I am using HDP 2.3.2 sandbox on virtualbox. I have observed wired problem while uploading the file using Ambari.
I am uploading simple text file with 150 records. I have uploaded the same to HDFS using ambari tool. Ambari->HDFS Files-> /user/spark directory. file upload works fine but when tried downloading the same file i am getting extra records in the same file.
Even after deleting the same file multiple times and restarting the VM i am getting the same issue.
Please upload a file with some other name this time like "movie3" (Instead of "movie2") to see if you are facing the same issue?
I am suggesting the above test because, Ambari File view does not do that(it does not automatically writes to a file). It may be some other Job that might be running at the background and keep on updating the file with some other "movie2" data which has more records and hence you might be seeing this.
Yes I did that too but I faced the same problem. I have been doing this since around 2 days and finally I got the root of the issue.

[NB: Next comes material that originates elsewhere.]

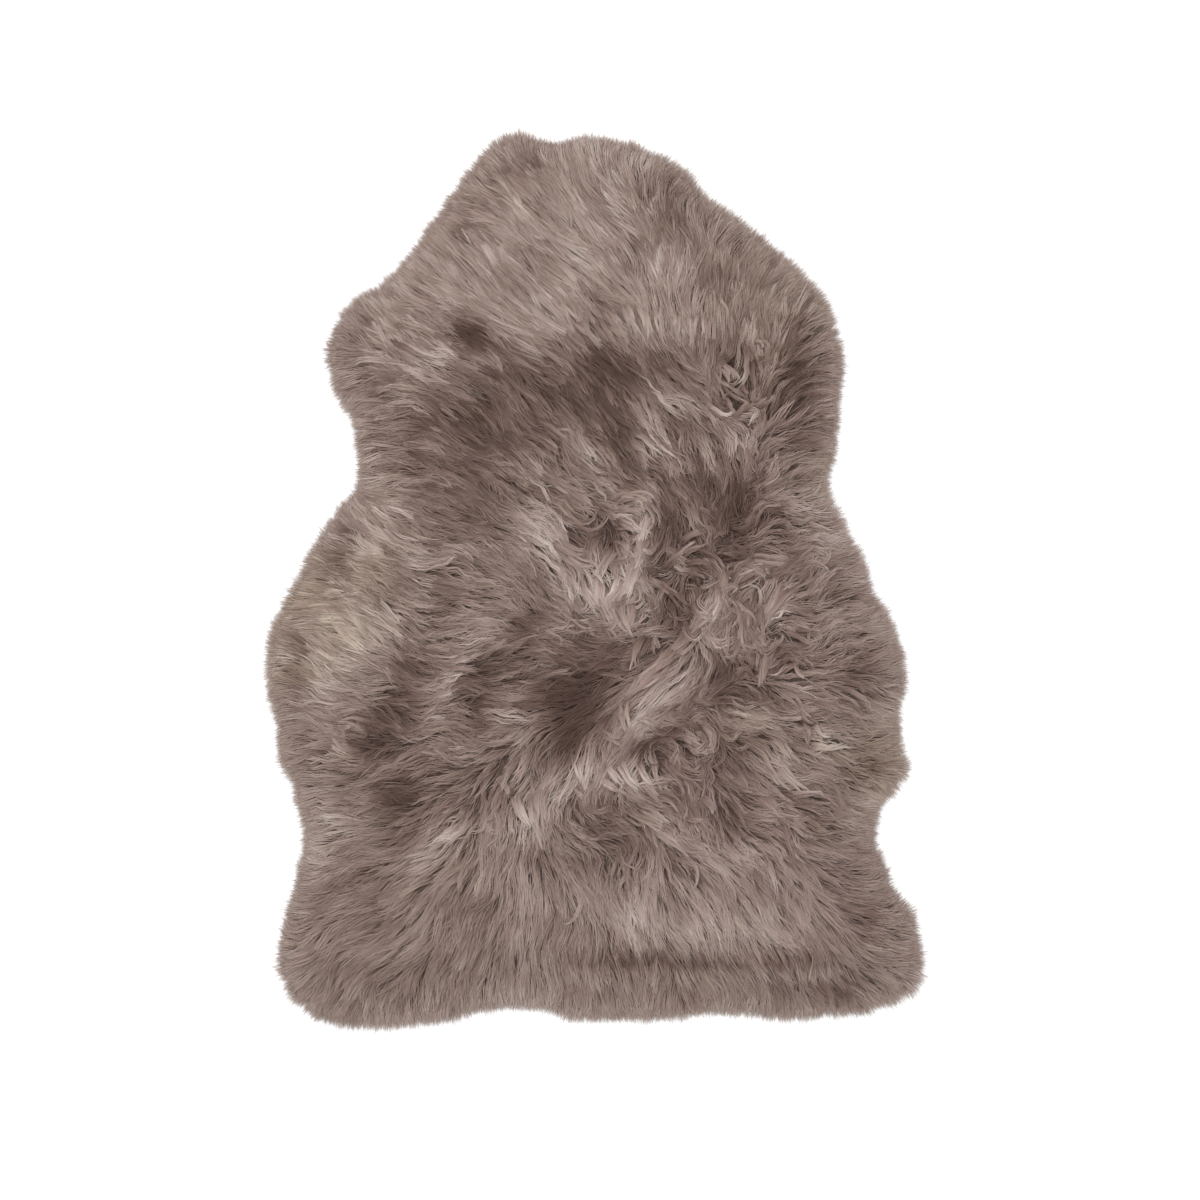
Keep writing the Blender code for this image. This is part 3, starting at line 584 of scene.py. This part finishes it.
def steps_out(levels):
    """How far along a wisp its levels lie: closer together towards the tip, where the wool shows."""
    return 1.0 - (1.0 - np.linspace(0.0, 1.0, levels + 1)) ** TIP_CROWDING


def run_out(places, angle, lengths, hook, turn, lift, levels):
    """The middle line of each wisp: out of the wool at its root, up to the top and along with the comb."""
    lines = np.empty((len(places), levels + 1, 3))
    smooth = at(sleekness, places)
    wave_at = 2 * math.pi * at(ripple, places) + rng.normal(0.0, 0.6, len(places))
    wave = np.radians(rng.uniform(10.0, 32.0, len(places))) * (1.0 - 0.7 * smooth)
    place = places.copy()
    shares = steps_out(levels)
    for level, share in enumerate(shares):
        flow = 0.5 * np.arctan2(at(twice_y, place), at(twice_x, place))
        angle = angle + (flow - angle + math.pi / 2) % math.pi - math.pi / 2
        hooked = max(share - HOOK_FROM, 0.0) / (1.0 - HOOK_FROM)
        heading = angle + at(swirl, place) + turn + wave * np.sin(WAVES * share + wave_at) + hook * hooked
        rise = -ROOT_DEPTH * (1.0 - min(share / ROOT_SHARE, 1.0)) ** 1.5
        dip = -0.0026 * smooth * max(share - 0.6, 0.0) ** 2 / 0.16
        over = np.minimum(np.abs(hook), 2.0) * 0.0020 * math.sin(math.pi * hooked)
        stand = lift * (1.0 - 0.5 * smooth) + over
        lines[:, level, :2] = place
        lines[:, level, 2] = np.maximum(at(wool_top, place) + rise + dip + stand, 0.0014)
        onward = shares[min(level + 1, levels)] - share
        place = place + np.column_stack([np.cos(heading), np.sin(heading)]) * (lengths * onward)[:, None]
    return lines


def trim(lines, slack):
    """The lines cut off where they would pass the wool's reach at the rim."""
    room = at(to_rim, lines) + at(tuft, lines) + slack[:, None]
    levels = lines.shape[1] - 1
    row = np.arange(len(lines))
    past = np.argmax(room < 0, axis=1)
    before = np.maximum(past - 1, 0)
    kept = (before + room[row, before] / (room[row, before] - room[row, past] + 1e-9)) / levels
    share = np.linspace(0.0, 1.0, levels + 1)[None, :] * np.where(past > 0, kept, 1.0)[:, None]
    step = np.minimum((share * levels).astype(int), levels - 1)
    part = (share * levels - step)[:, :, None]
    return lines[row[:, None], step] * (1 - part) + lines[row[:, None], step + 1] * part


def spin_fibres(lines, fibres, root_radius, tip_radius, shortest, width, stray):
    """Flat tapering fibres round each line: their points, normals, how far along each point is, the line
    of each fibre, and how far it lies to the side of that line."""
    levels = lines.shape[1] - 1
    line = np.repeat(np.arange(len(lines)), fibres)
    count = len(line)
    aside = rng.uniform(-1.0, 1.0, count)[:, None]
    above = rng.uniform(-0.5, 1.0, count)[:, None] * np.sqrt(1.0 - aside**2)
    stretch = rng.uniform(shortest[line], 1.10)[:, None]
    reached = np.linspace(0.0, 1.0, levels + 1)[None, :] * stretch
    step = np.minimum((reached * levels).astype(int), levels - 1)
    part = (reached * levels - step)[:, :, None]
    share = 1.0 - np.clip(1.0 - reached, 0.0, 1.0) ** TIP_CROWDING
    row = np.arange(count)[:, None]
    middle = lines[line][row, step] * (1 - part) + lines[line][row, step + 1] * part
    forward = lines[line][row, step + 1] - lines[line][row, step]
    forward /= np.linalg.norm(forward, axis=2, keepdims=True) + 1e-12
    side = np.stack([-forward[:, :, 1], forward[:, :, 0], np.zeros((count, levels + 1))], axis=2)
    side /= np.linalg.norm(side, axis=2, keepdims=True) + 1e-12
    up = np.cross(forward, side)
    radius = root_radius + (tip_radius[line][:, None] - root_radius) * share
    crimp = rng.uniform(0.0001, 0.0006, count)[:, None] * np.sin(
        rng.uniform(5.0, 12.0, count)[:, None] * share + rng.uniform(0.0, 6.3, count)[:, None]
    )
    off = aside * radius + crimp + stray[line][:, None] * rng.normal(0.0, 1.0, count)[:, None] * share**2
    raise_by = above * radius * 0.35 + (1.0 - aside**2) * 0.0008
    centre = middle + side * off[:, :, None] + up * raise_by[:, :, None]
    roll = rng.normal(0.0, 0.35, count)[:, None, None] - aside[:, :, None] * 0.30
    broad = side * np.cos(roll) + up * np.sin(roll)
    facing = up * np.cos(roll) - side * np.sin(roll)
    taper = np.sqrt(np.clip(1.0 - (reached / stretch) ** 3, 0.0, 1.0)) * (0.85 + 0.15 * share)
    half = 0.5 * width * rng.uniform(0.75, 1.25, count)[:, None] * taper
    left = centre + broad * half[:, :, None]
    right = centre - broad * half[:, :, None]
    points = np.empty((count, 2 * levels + 1, 3))
    points[:, 0:-1:2], points[:, 1:-1:2], points[:, -1] = left[:, :-1], right[:, :-1], centre[:, -1]
    points[:, :, 2] = np.maximum(points[:, :, 2], 0.0006)
    coat = np.stack([-at(slope_x, points), -at(slope_y, points), np.ones(points.shape[:2])], axis=2)
    coat /= np.linalg.norm(coat, axis=2, keepdims=True)
    normals = np.empty_like(points)
    normals[:, 0:-1:2] = facing[:, :-1] + broad[:, :-1] * ROUNDNESS
    normals[:, 1:-1:2] = facing[:, :-1] - broad[:, :-1] * ROUNDNESS
    normals[:, -1] = facing[:, -1]
    normals = normals * (1.0 - COAT_SHARE) + coat * COAT_SHARE
    normals /= np.linalg.norm(normals, axis=2, keepdims=True)
    along = np.empty(points.shape[:2])
    along[:, 0:-1:2], along[:, 1:-1:2], along[:, -1] = share[:, :-1], share[:, :-1], share[:, -1]
    return points, normals, along, line, aside[:, 0] ** 2


def own_tone_and_painted_shade(tone, tinge, aside):
    """The tone and tinge of each fibre: its wisp's, a little its own, and with painted shade at the wisp's
    sides.
    """
    tone = tone + rng.normal(0.0, 0.030, len(aside)) + 0.03 - 0.09 * aside
    return tone, tinge + rng.normal(0.0, 0.06, len(aside))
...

I cleaned up everything and make sure no other job running in background as well, cleaned up thrash too.
If I upload the csv with 10 records it is not causing any issue but if you have csv with more than 10 records and if I am uploading from Ambari hdfs files view, the file get corrupted. When i did the same file upload using command line it is all fine no issues.
Basically I uploaded csv to /home/sparkFiles first using winscp and then moved the file using hdfs dfs -put that way it worked fine.
Is this happening in some other directories as well (other than /user/spark directory) ?
After uploading the File, Do you see that the "Last Modified" Column value is getting changed?
Please check the HDFS Audit log.
Better to perform the same operation again and this time put the hdfs-audit.log in tail mode to see who is actually changing?
# tail -f /var/log/hadoop/hdfs/hdfs-audit.log